フィル・ゴードンのポーカー攻略法 入門編
フィル・ゴードンのポーカー攻略法 入門編』(フィル・ゴードン、百方恵二・監修、佐藤有香・訳、パンローリング)

うかつだった。
まったくうかつだった。
ポーカーをノーチェックだったとは。

ポーカーがトレードに最も近いゲームである、アメリカの有名トレーダーの多くがポーカーの達人である、というような話は、モノの本で読んではいた。
しかし、「ふーん」という感じで、特に気に留めていなかった。
けれどもパンローリングは気に留めた。そしてこの本が出た。

この本で扱われているテキサス・ホールデムというゲームは、カードゲームという感じはまったくしない。自分でカードを出したり取り替えたり、ということはない。
プレーヤーの取れるアクションは、ベット、つまり金を賭けることだけ。要するに投資ゲームだ。

そうすると、戦略と同時に心理面が非常に重要になってくる。
トレーダーとしても、ポーカーを学ぶことによって何らかの相乗効果が得られることは間違いない。
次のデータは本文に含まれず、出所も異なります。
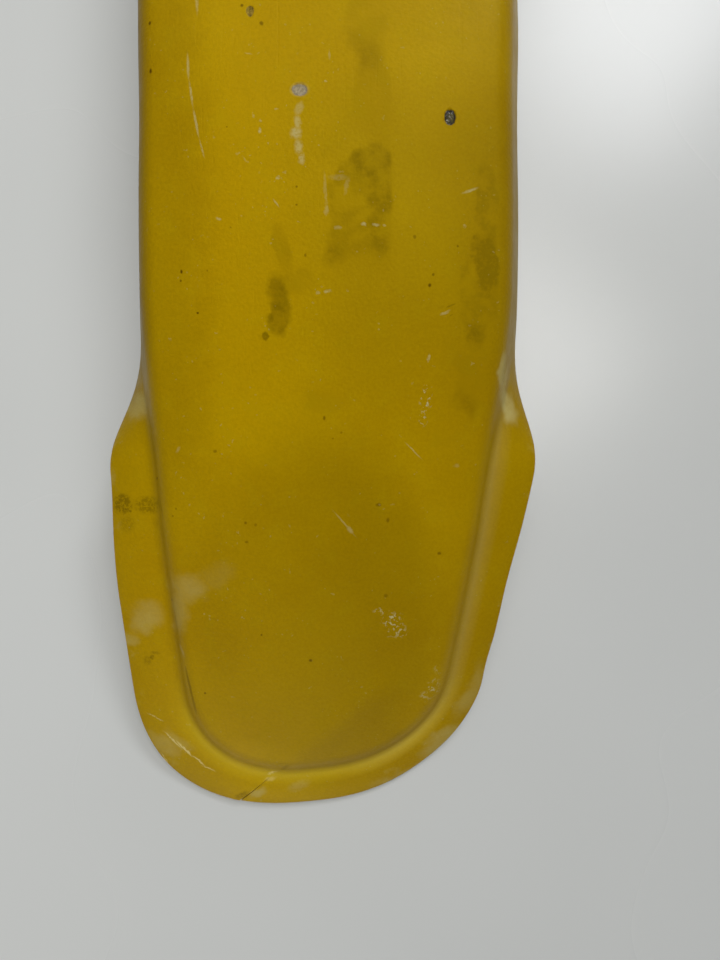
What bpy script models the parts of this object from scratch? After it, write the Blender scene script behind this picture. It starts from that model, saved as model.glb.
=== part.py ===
"""Front mudguard of an off-road motorcycle, with its rubber-mounted fixing set.

Metres, +Z up, +Y towards the front of the motorcycle, +X to one side of it.
The origin is the centre of the four-bolt pattern, on the top face of the crown.
The moulding rests on the level lips at its two ends when it lies on a flat surface.
"""

import math

import bmesh
import bpy
from mathutils import Matrix, Vector

# ---- Moulding, seen from the side ----
WALL = 0.0028
PAD_HALF_LENGTH = 0.050  # the crown is straight this far either side of the bolt pattern
REAR_RADIUS = 0.700  # arch of the crown behind the pad
REAR_REACH = 0.3500  # from the bolt pattern to the rear lip
FRONT_REACH = 0.4460  # from the bolt pattern to the front lip

# ---- Moulding, seen from above ----
CROWN_HALF = 0.0592  # half-width of the crown between the fork legs
CROWN_STEP = 0.0054  # it narrows this much where the skirt turns out
CROWN_WAIST = 0.0015  # and this much at the bolt pattern
LIP_AT_TIP = 0.0215  # how far the step and lip stand out from the crown at a tip
CAP_LENGTH = 0.0340  # length of the rounded end of the crown
CAP_POWER = 2.4  # superellipse power of that rounded end
FAN_SHARE = 0.35  # how far the ribs' inner ends move along the middle inside a rounded end
LEAN = 0.040  # age set: the rear end leans towards -X, per metre of length
LEAN_START = 0.165  # where that set begins, behind the bolt pattern
LEAN_EASE = 0.020  # length over which it comes in
SKEW = 0.094  # age set: the rear end's -X side is drawn back, per metre of width
SKEW_SPAN = (0.258, 0.345)
FLANGE_SHIFT = 0.0032  # near the rear tip the -X flange is twice this wider than the +X one
FLANGE_SHIFT_SPAN = (0.212, 0.262)

# ---- Moulding, cross-section ----
CAMBER = 0.0045  # how far the crown's edge lies below its middle
CAMBER_POWER = 2.0
PAD_CAMBER = 0.0006  # the same at the bolt pattern, where the grommets need a flat seat
PAD_CAMBER_POWER = 6.0
TIP_CAMBER_SHARE = 0.35
# outside the crown's edge: (between the fork legs, at the flares, at a tip)
SHOULDER_RADIUS = (0.0090, 0.0085, 0.0075)
WALL_ANGLE = (math.radians(73), math.radians(56), math.radians(46))
WALL_RUN = (0.0120, 0.0020, 0.0015)
FILLET_LENGTH = (0.0010, 0.0050, 0.0055)
LIP_INNER_ANGLE = (math.radians(73), math.radians(0), math.radians(-12))
LIP_OUTER_ANGLE = (math.radians(73), math.radians(22), math.radians(8))
LIP_WIDTH = (0.0060, 0.0144, 0.0106)
LIP_BELOW_TIP = 0.0055  # height of a level lip below the arch's line, carried on to the tip
LEVEL_SPAN = (0.30, 0.65)  # share of the way round an end over which its lip turns level

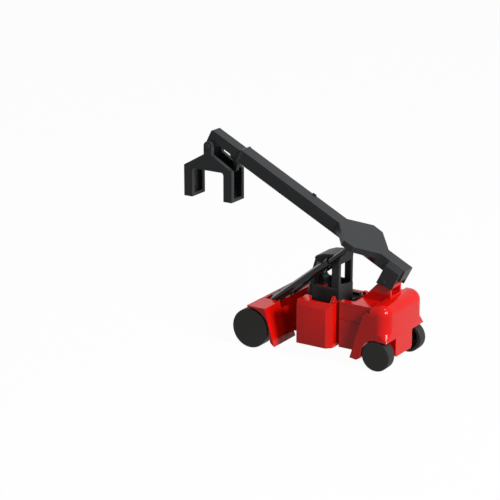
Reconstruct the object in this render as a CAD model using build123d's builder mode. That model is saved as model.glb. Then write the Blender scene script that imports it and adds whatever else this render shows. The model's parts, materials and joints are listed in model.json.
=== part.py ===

のみならず、このホールデムというゲームは非常に面白い。まだコンピューター相手にしかやったことはないが、それでもかなり熱中できる。
トレードにハマった人なら、絶対にハマることを保証する。

ルールは1分で覚えられるが、極めるには一生かかる、
とか言われているらしいが、
これこそ面白い、人気の出るゲームの条件だ。
一見単純だが、奥が深い。

ただし、これが日本で流行るかどうかは微妙だ。
賭博がどうしたとかいう野暮なことは言いっこなししにしても、ゲーム性があまりにアメリカ的である点は、普及が難しい部分かも知れない。
この本にもしょっちゅう出てくる、一切手加減せず、ぶんどれるヤツから徹底的にぶんどるという発想、 友愛精神に満ちた方々には顔をしかめられる恐れがある。
もちろんオレは、顔をしかめるほうの人間ではない。

それにしても、いったいいくつのことを考えに入れなければならないのか。
自分の手のことはもちろん、相手がどんな手なのかということを推測しなければならない。
見えているカードは非常に少ないので、相手の賭け方のクセ、プレースタイル、実力などを把握する必要がある。そして相手が自分をどう見ているのかも。オンラインではなく、実際に生身の人間同士が対戦するライブ・ポーカーでは、ちょっとした仕草に現れるクセも見逃してはならない。
そして、あるクセがあると思わせておいて、あるとき突然それと逆のことをやって罠にはめる、などということも行われている。恐るべき世界。プロにかかれば、素人などあっという間に丸裸だ。

この本に書いてある戦術は実に具体的だ。
こういう状況ではどのくらいベットし、どこに儲け口を求め、どうやって相手にプレッシャーをかけるか、ということが、詳細に述べられている。
自分よりも強い相手と戦うときはどうしているか、という記述もあり、著者の謙虚さに好感が持てる。
身につけるには時間がかかるだろうが、じっくり読み込めば、必ず実力が向上しそうだ。

それにしても。
パンローリングはオレに何という世界を教えてくれたのだろう。
麻雀やトレードにはじめて触れ、指南書を読み始めた頃がよみがえる。
これは、麻雀という対人ゲーム、トレードという投資ゲームの経験者には、たまらない魅力のある世界だ。つまり、オレにとって。
オンラインポーカーなどやり始めたら、廃人になるまでプレーし続けてしまうのではないだろうか。
坂本タクマがこういうものにハマりやすいということを知った上で、この本を送ってくれたのだろうか。
なんというか、ほんと、どうもありがとう。